Task description: Show every line in the entries below where the word "part" appears.

Data:
================================
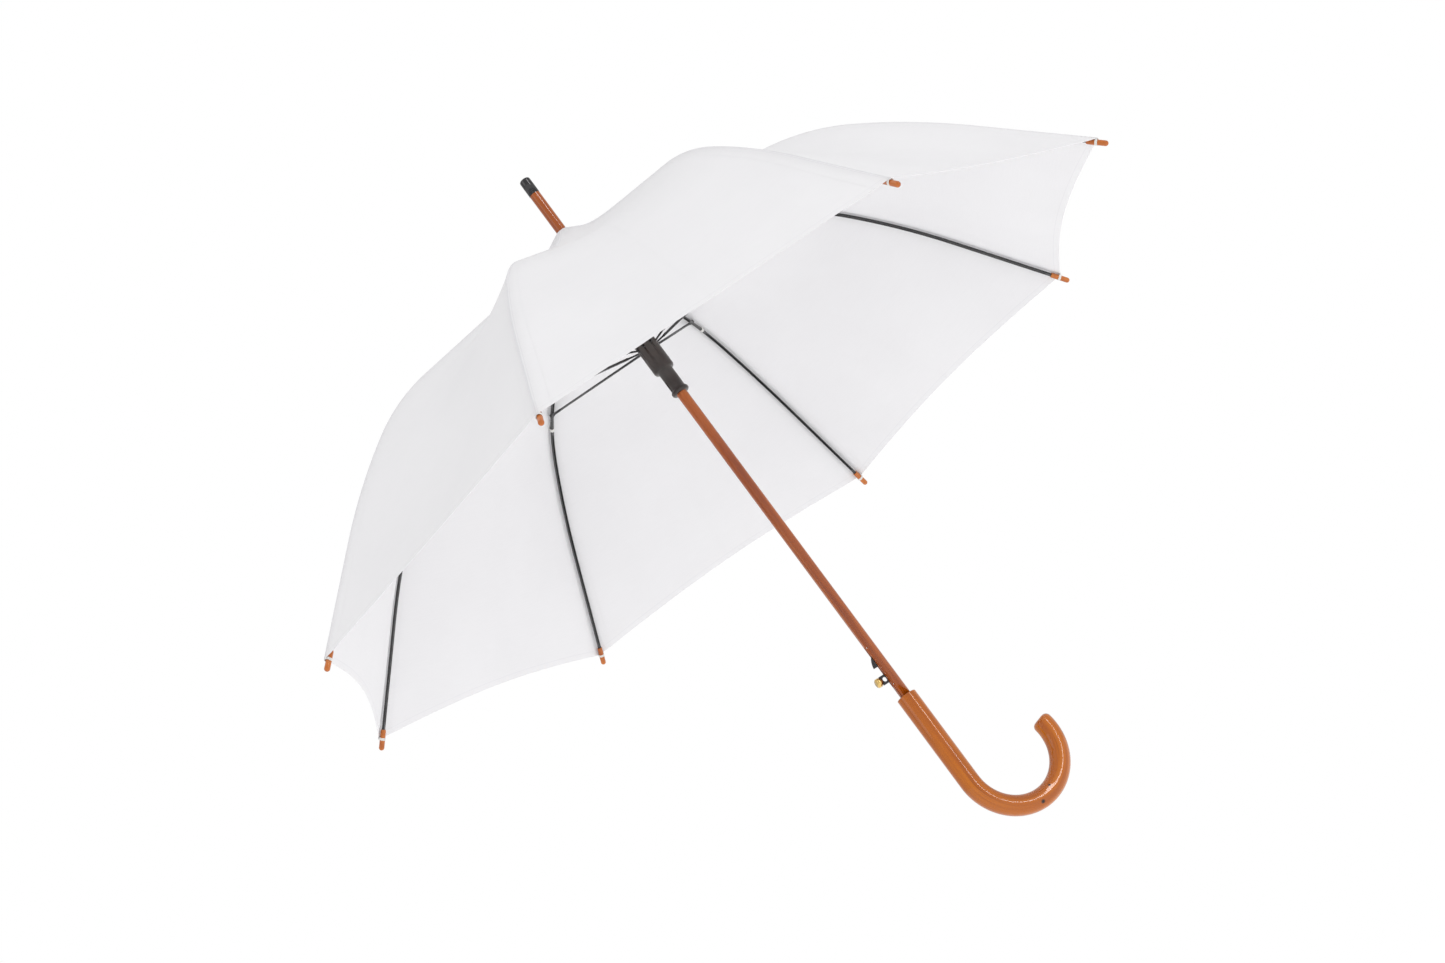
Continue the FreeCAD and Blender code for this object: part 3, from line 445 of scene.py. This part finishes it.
================================
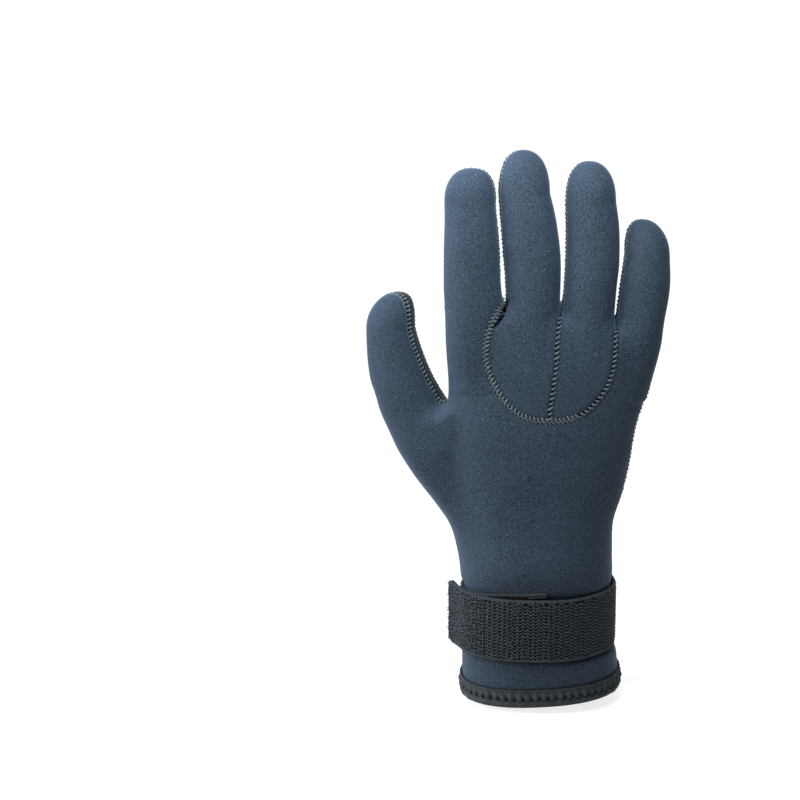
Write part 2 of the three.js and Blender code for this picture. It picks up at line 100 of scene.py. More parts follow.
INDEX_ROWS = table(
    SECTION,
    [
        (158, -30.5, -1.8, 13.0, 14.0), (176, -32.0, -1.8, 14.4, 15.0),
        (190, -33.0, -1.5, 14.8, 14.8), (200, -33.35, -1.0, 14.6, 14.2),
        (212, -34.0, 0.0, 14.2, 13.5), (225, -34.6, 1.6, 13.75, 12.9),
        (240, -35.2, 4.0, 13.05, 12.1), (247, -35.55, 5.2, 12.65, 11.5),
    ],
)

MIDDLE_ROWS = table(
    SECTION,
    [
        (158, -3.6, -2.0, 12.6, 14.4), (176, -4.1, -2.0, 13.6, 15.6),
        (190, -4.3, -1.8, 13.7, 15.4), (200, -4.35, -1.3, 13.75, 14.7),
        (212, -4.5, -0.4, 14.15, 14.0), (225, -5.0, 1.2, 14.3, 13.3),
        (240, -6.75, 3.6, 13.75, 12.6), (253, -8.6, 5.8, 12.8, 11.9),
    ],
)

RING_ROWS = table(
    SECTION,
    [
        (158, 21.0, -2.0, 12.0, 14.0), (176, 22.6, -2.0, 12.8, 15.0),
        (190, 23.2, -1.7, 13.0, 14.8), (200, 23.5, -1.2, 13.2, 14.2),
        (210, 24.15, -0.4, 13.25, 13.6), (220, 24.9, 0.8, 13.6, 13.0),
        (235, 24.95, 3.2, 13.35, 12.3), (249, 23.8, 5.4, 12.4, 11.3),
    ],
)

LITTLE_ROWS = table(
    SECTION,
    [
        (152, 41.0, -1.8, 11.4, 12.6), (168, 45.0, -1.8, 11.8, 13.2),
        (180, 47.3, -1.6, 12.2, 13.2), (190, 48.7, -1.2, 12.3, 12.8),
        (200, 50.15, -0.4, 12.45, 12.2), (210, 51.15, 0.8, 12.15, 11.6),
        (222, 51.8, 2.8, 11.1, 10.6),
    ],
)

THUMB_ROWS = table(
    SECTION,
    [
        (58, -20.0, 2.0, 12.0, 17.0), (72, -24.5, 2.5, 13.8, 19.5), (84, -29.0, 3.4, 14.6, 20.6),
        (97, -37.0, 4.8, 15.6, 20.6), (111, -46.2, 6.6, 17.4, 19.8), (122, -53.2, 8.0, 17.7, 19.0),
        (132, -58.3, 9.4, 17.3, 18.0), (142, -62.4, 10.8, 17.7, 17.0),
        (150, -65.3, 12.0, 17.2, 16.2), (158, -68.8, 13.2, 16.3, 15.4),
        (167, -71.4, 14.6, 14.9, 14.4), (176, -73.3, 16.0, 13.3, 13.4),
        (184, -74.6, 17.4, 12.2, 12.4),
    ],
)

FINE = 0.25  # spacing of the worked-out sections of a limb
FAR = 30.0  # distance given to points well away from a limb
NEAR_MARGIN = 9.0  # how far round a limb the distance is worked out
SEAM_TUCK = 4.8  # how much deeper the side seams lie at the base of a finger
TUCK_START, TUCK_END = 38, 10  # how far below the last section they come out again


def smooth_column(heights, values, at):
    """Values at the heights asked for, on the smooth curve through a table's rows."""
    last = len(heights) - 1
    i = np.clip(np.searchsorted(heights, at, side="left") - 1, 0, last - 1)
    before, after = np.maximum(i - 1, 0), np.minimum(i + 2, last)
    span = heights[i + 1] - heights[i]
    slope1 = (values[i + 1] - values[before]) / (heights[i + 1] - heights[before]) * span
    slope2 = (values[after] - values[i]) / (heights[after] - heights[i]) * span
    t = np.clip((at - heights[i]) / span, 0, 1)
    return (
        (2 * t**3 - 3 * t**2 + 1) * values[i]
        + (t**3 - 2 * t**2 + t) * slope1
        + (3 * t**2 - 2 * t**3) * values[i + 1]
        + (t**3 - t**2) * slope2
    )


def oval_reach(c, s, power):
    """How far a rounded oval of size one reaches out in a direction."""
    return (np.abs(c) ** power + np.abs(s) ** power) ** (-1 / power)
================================
Task output:
Continue the FreeCAD and Blender code for this object: part 3, from line 445 of scene.py. This part finishes it.
Write part 2 of the three.js and Blender code for this picture. It picks up at line 100 of scene.py. More parts follow.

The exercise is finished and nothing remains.